El petrolero Prestige hace aguas. 13 de noviembre de 2002

Corría el 13 de noviembre de 2002, un día en que el Atlántico nos recordó cuán implacable puede ser el mar y cuán frágiles somos ante él. A 45 kilómetros del cabo Finisterre, en aguas batidas por olas de siete metros y azotadas por vientos de 80 kilómetros por hora, un petrolero llamado Prestige, monocasco de fabricación japonesa y veintiséis años de antigüedad, navegaba en una desesperada ruta sur. A bordo, sus tripulantes escucharon una explosión, y lo que vino después fue como si el océano decidiera cobrarse una deuda. El Prestige comenzó a escorarse y a soltar su cargamento de fuel. Desde el primer momento, la tragedia marítima se perfilaba también como tragedia humana y política.

A las tres de la tarde se dio el aviso a las autoridades marítimas españolas. El buque perdía fuel y su situación empeoraba a cada minuto. Sin embargo, antes de poner en marcha cualquier medida de rescate, el capitán griego exigió esperar la orden desde Grecia, lo que llegó recién a las diez de la noche. Para entonces, el Prestige ya había dejado un reguero de chapapote en el agua, un rastro que, en la fría madrugada gallega, llegó hasta las costas de Muxía.
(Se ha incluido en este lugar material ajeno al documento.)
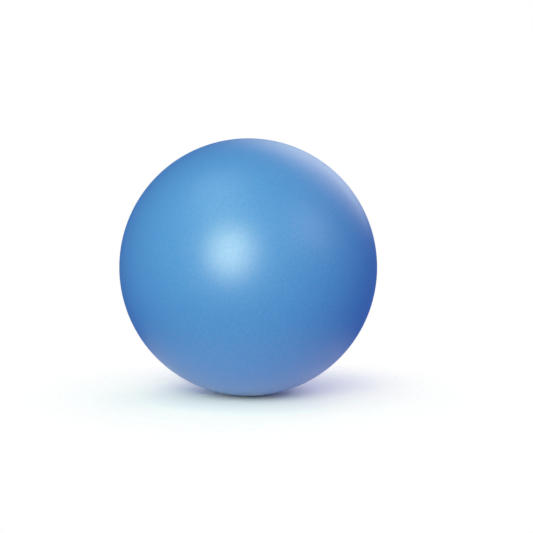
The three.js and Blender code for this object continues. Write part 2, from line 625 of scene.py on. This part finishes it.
def makeTent():
    # Its cloth gives off a dim even light, which the ball's gloss shows along the outline
    material, tree = newMaterial("tentCloth")
    glow = addNode(tree, "ShaderNodeEmission", (-100, 0))
    setInputs(glow, Color=studio["tentColour"], Strength=studio["tentGlow"])
    output = addNode(tree, "ShaderNodeOutputMaterial", (150, 0))
    tree.links.new(glow.outputs[0], output.inputs["Surface"])
    tent = addMesh("tent", tentSurface(studio["tentRadius"], studio["tentRows"], studio["around"]), material)
    tent.visible_camera = False  # it hides the white background from the ball, but not from the camera


def addLamp(name, look):
    # A soft oval face that looks at the ball's middle from its direction and distance
    light = bpy.data.lights.new(name, "AREA")
    light.shape = "ELLIPSE"
    light.size, light.size_y = look["width"], look["height"]
    light.energy = look["watts"]
    light.color = look["colour"]
    # The glow fades from the middle to the rim, by the distance from the middle of the lamp's own face
    light.use_nodes = True
    tree = light.node_tree
    face = addNode(tree, "ShaderNodeNewGeometry", (-800, 0))
    away = addNode(tree, "ShaderNodeVectorMath", (-600, 0), operation="DISTANCE")
    away.inputs[1].default_value = (0.5, 0.5, 0)
    tree.links.new(face.outputs["Parametric"], away.inputs[0])
    fall = addNode(tree, "ShaderNodeMapRange", (-400, 0), interpolation_type="SMOOTHSTEP")
    setInputs(fall, From_Min=studio["lampMiddle"] / 2, From_Max=0.5, To_Min=1, To_Max=0)
    tree.links.new(away.outputs["Value"], fall.inputs["Value"])
    tree.links.new(fall.outputs["Result"], tree.nodes["Emission"].inputs["Strength"])
    lamp = bpy.data.objects.new(name, light)
    bpy.context.scene.collection.objects.link(lamp)
    lamp.location = towards(look["azimuth"], look["elevation"]) * studio["lampDistance"]
    lamp.rotation_euler = (-lamp.location).to_track_quat("-Z", "Y").to_euler()
    lamp.visible_camera = False


def makeWorld():
    # Plain white at strength 1, which only the camera sees, because the tent stands round all the rest
    world = bpy.data.worlds.new("whiteBackground")
    world.use_nodes = True
    world.node_tree.nodes["Background"].inputs["Color"].default_value = (1, 1, 1, 1)
    bpy.context.scene.world = world


makeFloor()
makeTent()
makeWorld()
for name, look in lamps.items():
    addLamp(name, look)
bpy.context.scene.view_settings.view_transform = "Standard"
print("studio lit")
Ahí comenzó el vaivén de órdenes y contramarchas. El Ministerio de Fomento ordenó alejar el petrolero de la costa. Desde ese momento, el Prestige navegó sin rumbo claro: 150 kilómetros hacia el noroeste, luego al sur y finalmente al suroeste, como un náufrago errante. Un espectador de su propia tragedia que, al romperse en dos, dio paso a la catástrofe ecológica más grave en la historia de España.

El Prestige derramó toneladas de crudo en el Atlántico. Y ese crudo, el «chapapote», avanzó sin piedad hacia las playas, estuarios y caladeros de Galicia. Pero en la orilla, en la otra cara de la marea negra, un ejército de voluntarios —gallegos y no gallegos, españoles y extranjeros— empezaron a mancharse las manos, literalmente, por su tierra y por su mar. Miles de personas se pusieron a recoger el chapapote que cubría playas, acantilados y rocas en un gesto de solidaridad sin precedentes.

Frente a esto, el Gobierno de Aznar —que había hecho de «España va bien» su lema— no fue capaz de anticiparse. Primero se acusó a las autoridades de dar una respuesta torpe; luego, de ocultar información. Así fue como, el 21 de noviembre, se alzó una voz poderosa: la plataforma Nunca Máis, una protesta que unió a Galicia y al resto del país en un grito contra la gestión del desastre. Con el chapapote como símbolo de la impotencia y la rabia, Nunca Máis organizó manifestaciones multitudinarias entre 2002 y 2003. Aquellas mareas humanas fueron una imagen que resonó no solo en Galicia sino en toda España y el mundo.

Casi medio año después, la situación seguía siendo calamitosa. El mar, que ha sido siempre sustento y refugio para Galicia, fue esta vez verdugo implacable.